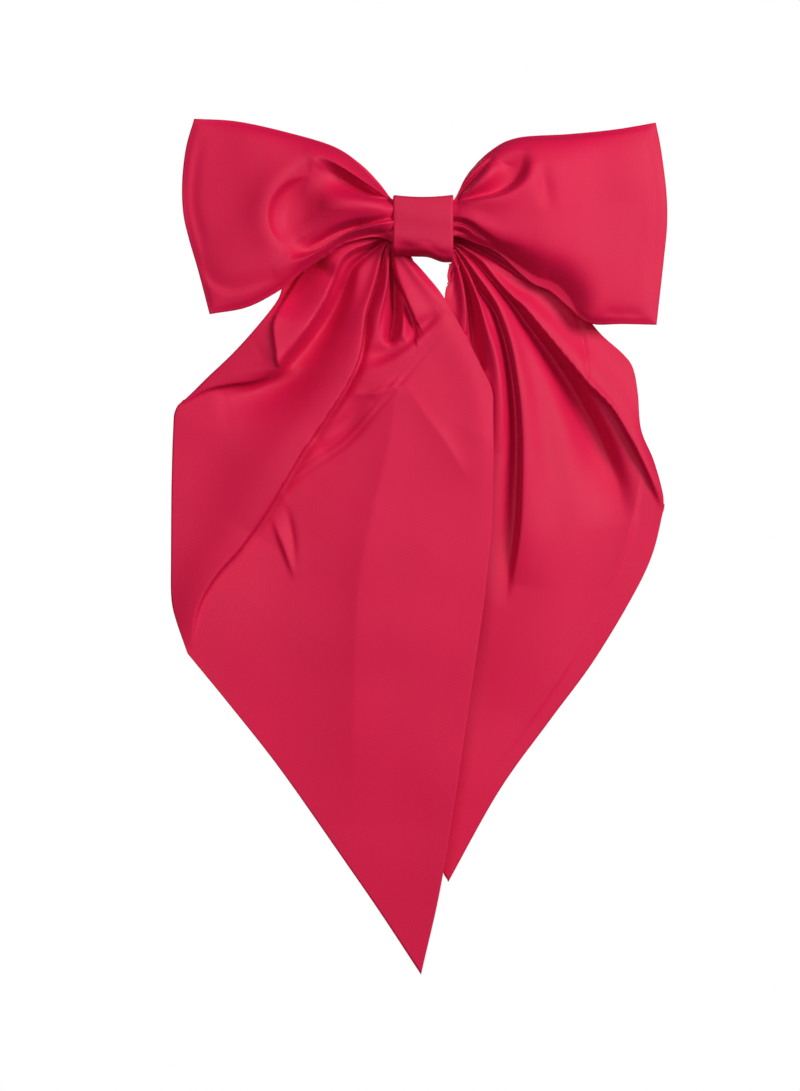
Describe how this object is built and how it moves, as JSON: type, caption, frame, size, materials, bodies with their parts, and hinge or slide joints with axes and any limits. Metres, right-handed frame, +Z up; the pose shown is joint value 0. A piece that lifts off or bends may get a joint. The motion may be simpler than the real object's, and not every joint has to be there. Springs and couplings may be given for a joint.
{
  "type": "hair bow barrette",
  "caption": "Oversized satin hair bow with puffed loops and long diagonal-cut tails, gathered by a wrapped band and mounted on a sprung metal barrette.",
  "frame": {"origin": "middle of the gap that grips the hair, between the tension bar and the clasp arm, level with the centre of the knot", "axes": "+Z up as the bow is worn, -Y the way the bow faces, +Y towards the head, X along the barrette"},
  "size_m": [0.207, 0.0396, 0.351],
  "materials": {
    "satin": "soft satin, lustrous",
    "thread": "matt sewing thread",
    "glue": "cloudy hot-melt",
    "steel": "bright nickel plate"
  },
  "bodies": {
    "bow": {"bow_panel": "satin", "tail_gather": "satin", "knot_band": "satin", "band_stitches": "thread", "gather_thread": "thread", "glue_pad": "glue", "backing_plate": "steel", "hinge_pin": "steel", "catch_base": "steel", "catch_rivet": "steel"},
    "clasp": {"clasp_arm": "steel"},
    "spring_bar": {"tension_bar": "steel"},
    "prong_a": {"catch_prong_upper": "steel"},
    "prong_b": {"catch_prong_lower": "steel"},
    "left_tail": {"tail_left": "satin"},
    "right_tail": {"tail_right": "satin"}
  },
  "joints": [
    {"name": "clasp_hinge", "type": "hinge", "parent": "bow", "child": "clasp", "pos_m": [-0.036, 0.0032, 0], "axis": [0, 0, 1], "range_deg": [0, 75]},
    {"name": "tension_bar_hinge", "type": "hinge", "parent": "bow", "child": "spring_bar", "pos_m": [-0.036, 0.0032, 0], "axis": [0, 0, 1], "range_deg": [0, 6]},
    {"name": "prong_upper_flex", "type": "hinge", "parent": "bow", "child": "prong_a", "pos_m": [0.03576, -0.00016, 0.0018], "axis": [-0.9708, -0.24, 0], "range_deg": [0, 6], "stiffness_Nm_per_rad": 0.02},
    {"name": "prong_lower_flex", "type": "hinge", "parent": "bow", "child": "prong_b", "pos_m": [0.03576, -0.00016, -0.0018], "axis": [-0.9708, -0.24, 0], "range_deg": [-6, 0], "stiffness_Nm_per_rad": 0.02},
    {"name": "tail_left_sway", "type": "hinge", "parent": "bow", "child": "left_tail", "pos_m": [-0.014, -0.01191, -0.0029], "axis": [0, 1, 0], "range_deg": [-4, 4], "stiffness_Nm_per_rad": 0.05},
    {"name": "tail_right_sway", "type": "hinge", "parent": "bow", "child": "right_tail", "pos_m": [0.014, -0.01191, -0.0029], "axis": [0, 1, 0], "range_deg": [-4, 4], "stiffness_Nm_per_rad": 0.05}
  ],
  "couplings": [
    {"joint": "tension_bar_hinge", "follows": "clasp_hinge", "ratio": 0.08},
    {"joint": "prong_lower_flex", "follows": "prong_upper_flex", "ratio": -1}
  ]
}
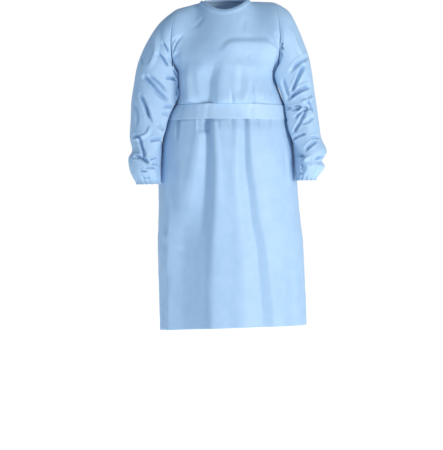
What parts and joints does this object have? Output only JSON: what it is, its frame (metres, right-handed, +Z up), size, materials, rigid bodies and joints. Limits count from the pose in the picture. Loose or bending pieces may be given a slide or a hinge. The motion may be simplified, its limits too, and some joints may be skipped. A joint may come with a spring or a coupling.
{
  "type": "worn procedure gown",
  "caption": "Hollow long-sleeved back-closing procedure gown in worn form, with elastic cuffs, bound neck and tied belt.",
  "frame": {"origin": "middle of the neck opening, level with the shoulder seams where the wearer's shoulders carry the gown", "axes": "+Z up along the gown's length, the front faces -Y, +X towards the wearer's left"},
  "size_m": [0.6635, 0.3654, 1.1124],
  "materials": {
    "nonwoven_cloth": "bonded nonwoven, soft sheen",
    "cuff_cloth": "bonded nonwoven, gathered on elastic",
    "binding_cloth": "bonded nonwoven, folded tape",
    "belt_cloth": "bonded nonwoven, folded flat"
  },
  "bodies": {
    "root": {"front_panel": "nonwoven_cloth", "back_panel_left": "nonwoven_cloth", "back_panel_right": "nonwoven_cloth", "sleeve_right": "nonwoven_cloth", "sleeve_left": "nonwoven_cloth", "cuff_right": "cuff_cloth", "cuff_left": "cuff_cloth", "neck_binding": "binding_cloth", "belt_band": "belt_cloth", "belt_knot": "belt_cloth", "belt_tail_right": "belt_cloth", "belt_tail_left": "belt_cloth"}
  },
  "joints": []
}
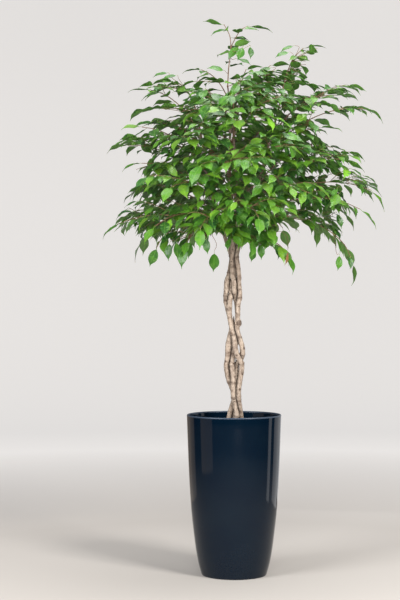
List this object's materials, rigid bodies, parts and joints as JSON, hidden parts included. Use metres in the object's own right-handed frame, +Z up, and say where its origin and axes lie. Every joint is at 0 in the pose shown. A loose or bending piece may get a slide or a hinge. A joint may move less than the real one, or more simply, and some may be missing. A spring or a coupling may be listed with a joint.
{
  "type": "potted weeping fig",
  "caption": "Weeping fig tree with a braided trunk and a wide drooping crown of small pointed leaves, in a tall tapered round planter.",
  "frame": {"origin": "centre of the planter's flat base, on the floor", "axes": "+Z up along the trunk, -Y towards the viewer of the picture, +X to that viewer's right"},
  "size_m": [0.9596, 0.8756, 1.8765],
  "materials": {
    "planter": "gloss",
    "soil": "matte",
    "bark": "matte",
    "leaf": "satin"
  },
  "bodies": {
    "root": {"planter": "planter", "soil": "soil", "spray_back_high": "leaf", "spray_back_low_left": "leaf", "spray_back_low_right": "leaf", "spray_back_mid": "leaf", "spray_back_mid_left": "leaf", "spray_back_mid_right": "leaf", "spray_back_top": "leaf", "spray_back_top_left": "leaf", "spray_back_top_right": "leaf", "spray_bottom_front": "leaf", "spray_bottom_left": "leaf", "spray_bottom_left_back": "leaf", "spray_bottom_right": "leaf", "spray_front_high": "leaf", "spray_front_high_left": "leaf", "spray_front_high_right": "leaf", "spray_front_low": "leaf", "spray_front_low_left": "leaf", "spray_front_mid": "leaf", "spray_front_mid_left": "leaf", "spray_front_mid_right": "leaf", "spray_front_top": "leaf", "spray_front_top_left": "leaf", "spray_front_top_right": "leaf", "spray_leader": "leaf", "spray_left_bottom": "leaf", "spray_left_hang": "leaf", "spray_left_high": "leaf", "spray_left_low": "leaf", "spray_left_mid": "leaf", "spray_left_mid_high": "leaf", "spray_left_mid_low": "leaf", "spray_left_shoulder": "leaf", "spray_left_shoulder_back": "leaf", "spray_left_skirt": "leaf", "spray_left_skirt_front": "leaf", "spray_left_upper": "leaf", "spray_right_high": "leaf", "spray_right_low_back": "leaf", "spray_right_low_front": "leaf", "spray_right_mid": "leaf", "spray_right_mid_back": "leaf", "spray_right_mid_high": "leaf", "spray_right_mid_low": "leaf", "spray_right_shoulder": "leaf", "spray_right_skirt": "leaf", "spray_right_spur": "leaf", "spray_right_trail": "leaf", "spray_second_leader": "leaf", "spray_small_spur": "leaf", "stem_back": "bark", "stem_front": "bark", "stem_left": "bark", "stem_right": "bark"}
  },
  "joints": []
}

+---+

TASK PROMPT: Copy out every line in the entries above that holds "axes".

ANSWER TO THIS EXERCISE:
Describe how this object is built and how it moves, as JSON: type, caption, frame, size, materials, bodies with their parts, and hinge or slide joints with axes and any limits. Metres, right-handed frame, +Z up; the pose shown is joint value 0. A piece that lifts off or bends may get a joint. The motion may be simpler than the real object's, and not every joint has to be there. Springs and couplings may be given for a joint.
  "frame": {"origin": "middle of the gap that grips the hair, between the tension bar and the clasp arm, level with the centre of the knot", "axes": "+Z up as the bow is worn, -Y the way the bow faces, +Y towards the head, X along the barrette"},
  "frame": {"origin": "middle of the neck opening, level with the shoulder seams where the wearer's shoulders carry the gown", "axes": "+Z up along the gown's length, the front faces -Y, +X towards the wearer's left"},
List this object's materials, rigid bodies, parts and joints as JSON, hidden parts included. Use metres in the object's own right-handed frame, +Z up, and say where its origin and axes lie. Every joint is at 0 in the pose shown. A loose or bending piece may get a slide or a hinge. A joint may move less than the real one, or more simply, and some may be missing. A spring or a coupling may be listed with a joint.
  "frame": {"origin": "centre of the planter's flat base, on the floor", "axes": "+Z up along the trunk, -Y towards the viewer of the picture, +X to that viewer's right"},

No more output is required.